# Where do you buy your plants? LFS? Box Store? Online?



## AstrosMom (Apr 7, 2016)

I have a pretty new tank with only one live plant. I was wondering where the better places are to get plants? Box stores like Petco/Smart? Or online ... ebay? Amazon? 

Any suggestions would be greatly appreciated.


----------



## Nova betta (Dec 5, 2014)

I love getting my plants off aquabid.com.


----------



## AstrosMom (Apr 7, 2016)

I was looking at that site earlier today. But I guess, I would need to know more about the plants before I buy them. My knowledge of aquatic plants is very limited.


----------



## ShelbysFish (Sep 5, 2013)

I have "window shopped" on Aquabid... maybe some time I shall buy from there. 

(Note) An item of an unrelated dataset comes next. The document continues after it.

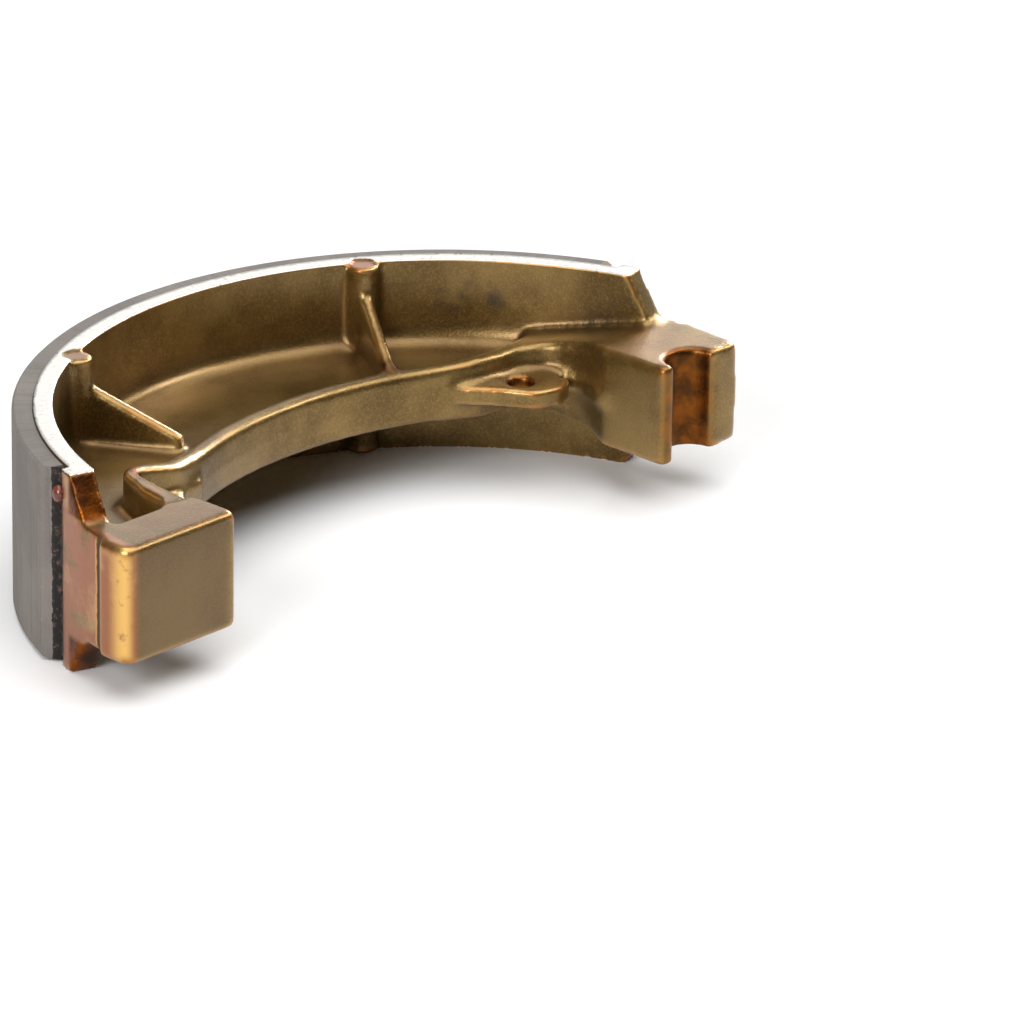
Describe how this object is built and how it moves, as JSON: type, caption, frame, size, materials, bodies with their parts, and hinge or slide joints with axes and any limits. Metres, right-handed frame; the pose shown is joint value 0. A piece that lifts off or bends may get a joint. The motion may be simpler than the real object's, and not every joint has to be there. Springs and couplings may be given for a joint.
{
  "type": "brake shoe",
  "caption": "Curved drum brake shoe: a cast aluminium body with a half-round pivot seat, a flat cam pad, spring holes and a bonded friction lining.",
  "frame": {"origin": "on the axis of the drum that the lining fits, in the plane of the casting's lower side edge", "axes": "+Z along the drum axis, away from the side that the shoe lies on; +Y from the drum axis to the middle of the lining; +X towards the pivot end"},
  "size_m": [0.1262, 0.0654, 0.0308],
  "materials": {
    "casting": "cast aluminium under olive gold varnish, bare metal on the machined side edges",
    "lining": "ground friction compound, warm grey and dull",
    "adhesive": "dark cured adhesive with a ragged edge"
  },
  "bodies": {
    "root": {"shoe_casting": "casting", "friction_lining": "lining", "bond_film": "adhesive"}
  },
  "joints": []
}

But for now I've been shopping at my LFS!


----------



## Olivia27 (Nov 26, 2015)

JDAquatics and Bama Plants, mostly. Also, believe it or not: Petco. What my store lack in betta care they make up in live plants selection. The submersed plants are in a separate, plants-only tank so definitely hitch hiker-free. The ones in the tube can sometimes be in poor health but most of the time they're shiny shimmering green. They also have bagged tissue cultures for common plants like crypt wendtii and rotala rotundifolia.


----------



## AstrosMom (Apr 7, 2016)

Olivia27 said:


> JDAquatics and Bama Plants, mostly. Also, believe it or not: Petco. What my store lack in betta care they make up in live plants selection. The submersed plants are in a separate, plants-only tank so definitely hitch hiker-free. The ones in the tube can sometimes be in poor health but most of the time they're shiny shimmering green. They also have bagged tissue cultures for common plants like crypt wendtii and rotala rotundifolia.


I didn't notice a plant only tank at my Petco. I will have to check again, or ask the next time I go. What is wrong with hitch hikers on plants? And are the plants in the tubes bad? That's what I bought while I was there. It looked healthy...


----------



## Olivia27 (Nov 26, 2015)

Plants in the tube are the opposite of bad lol but sadly people report finding dead/dying tube plants all the time, which is why I noted that the ones in my store are mostly healthy. I don't think *all* Petco locations have a plants-only tank. But mine do. In it they stock L. Repens, H. Difformis (wisteria), bacopa caroliniana, banana plants aaand... Some others I don't remember. 

I hate hitch hikers. If I want a snail (I don't) I will go buy one. No need to give me a free one hidden in the plants >.> also, *worms* may hitch hike too. Good thing if they're only detritus. What if they're one of the harmful kind?


----------



## AstrosMom (Apr 7, 2016)

Olivia27 said:


> Plants in the tube are the opposite of bad lol but sadly people report finding dead/dying tube plants all the time, which is why I noted that the ones in my store are mostly healthy. I don't think *all* Petco locations have a plants-only tank. But mine do. In it they stock L. Repens, H. Difformis (wisteria), bacopa caroliniana, banana plants aaand... Some others I don't remember.
> 
> I hate hitch hikers. If I want a snail (I don't) I will go buy one. No need to give me a free one hidden in the plants >.> also, *worms* may hitch hike too. Good thing if they're only detritus. What if they're one of the harmful kind?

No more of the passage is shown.